RECORDED DATA>
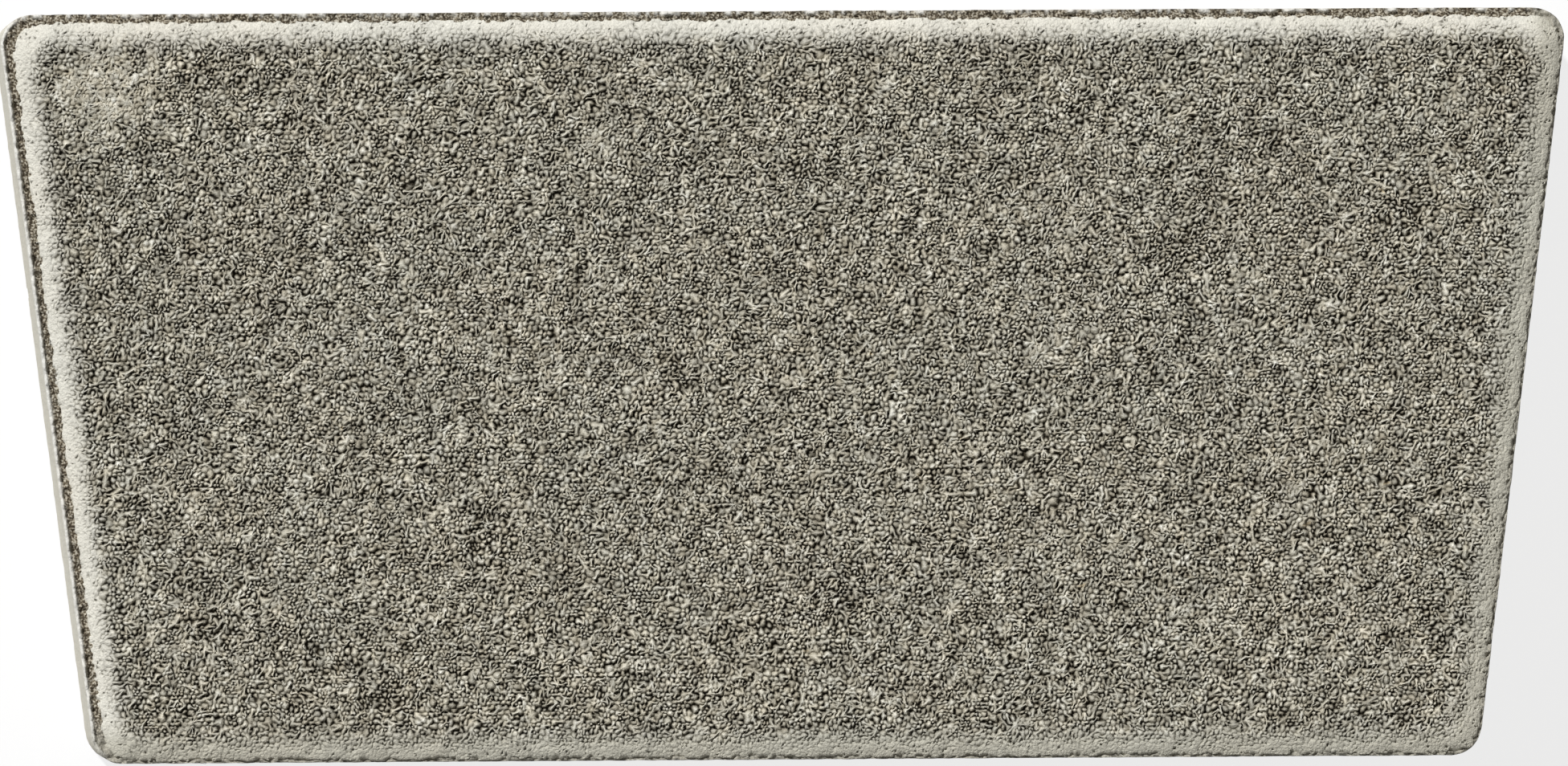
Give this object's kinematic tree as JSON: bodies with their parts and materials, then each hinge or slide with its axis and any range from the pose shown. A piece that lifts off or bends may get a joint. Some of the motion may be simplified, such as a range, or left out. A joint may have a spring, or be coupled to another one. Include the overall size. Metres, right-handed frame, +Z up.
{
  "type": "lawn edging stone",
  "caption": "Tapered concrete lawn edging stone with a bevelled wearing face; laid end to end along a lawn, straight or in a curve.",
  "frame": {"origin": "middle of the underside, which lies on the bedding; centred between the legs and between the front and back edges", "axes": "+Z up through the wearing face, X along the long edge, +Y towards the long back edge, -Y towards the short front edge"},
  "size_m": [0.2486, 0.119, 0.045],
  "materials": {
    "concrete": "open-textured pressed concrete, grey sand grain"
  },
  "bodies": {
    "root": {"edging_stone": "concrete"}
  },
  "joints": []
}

TASK INSTRUCTIONS> Set down the listing in full, keeping every word exactly as it is.

THE REPLY>
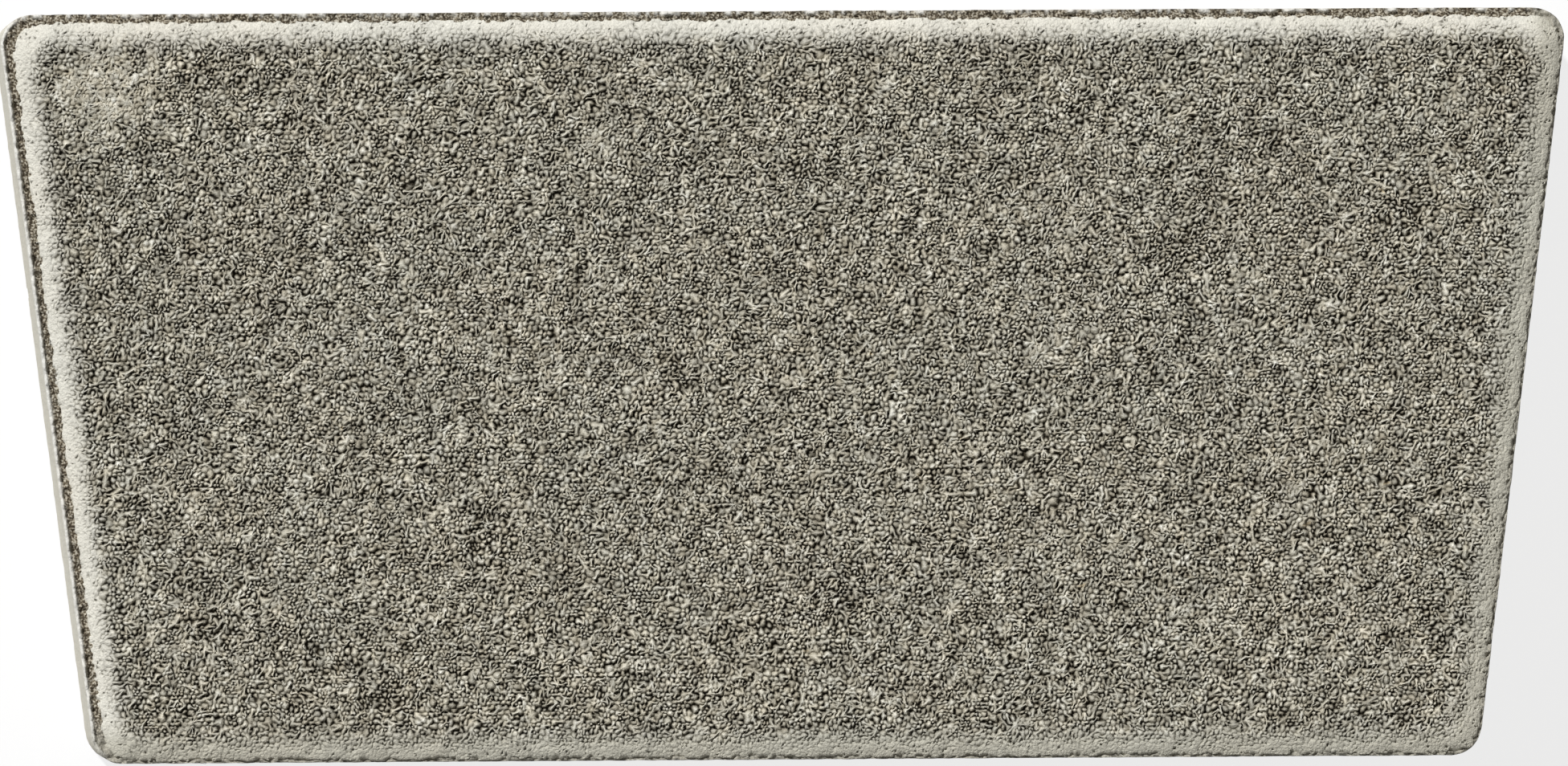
Give this object's kinematic tree as JSON: bodies with their parts and materials, then each hinge or slide with its axis and any range from the pose shown. A piece that lifts off or bends may get a joint. Some of the motion may be simplified, such as a range, or left out. A joint may have a spring, or be coupled to another one. Include the overall size. Metres, right-handed frame, +Z up.
{
  "type": "lawn edging stone",
  "caption": "Tapered concrete lawn edging stone with a bevelled wearing face; laid end to end along a lawn, straight or in a curve.",
  "frame": {"origin": "middle of the underside, which lies on the bedding; centred between the legs and between the front and back edges", "axes": "+Z up through the wearing face, X along the long edge, +Y towards the long back edge, -Y towards the short front edge"},
  "size_m": [0.2486, 0.119, 0.045],
  "materials": {
    "concrete": "open-textured pressed concrete, grey sand grain"
  },
  "bodies": {
    "root": {"edging_stone": "concrete"}
  },
  "joints": []
}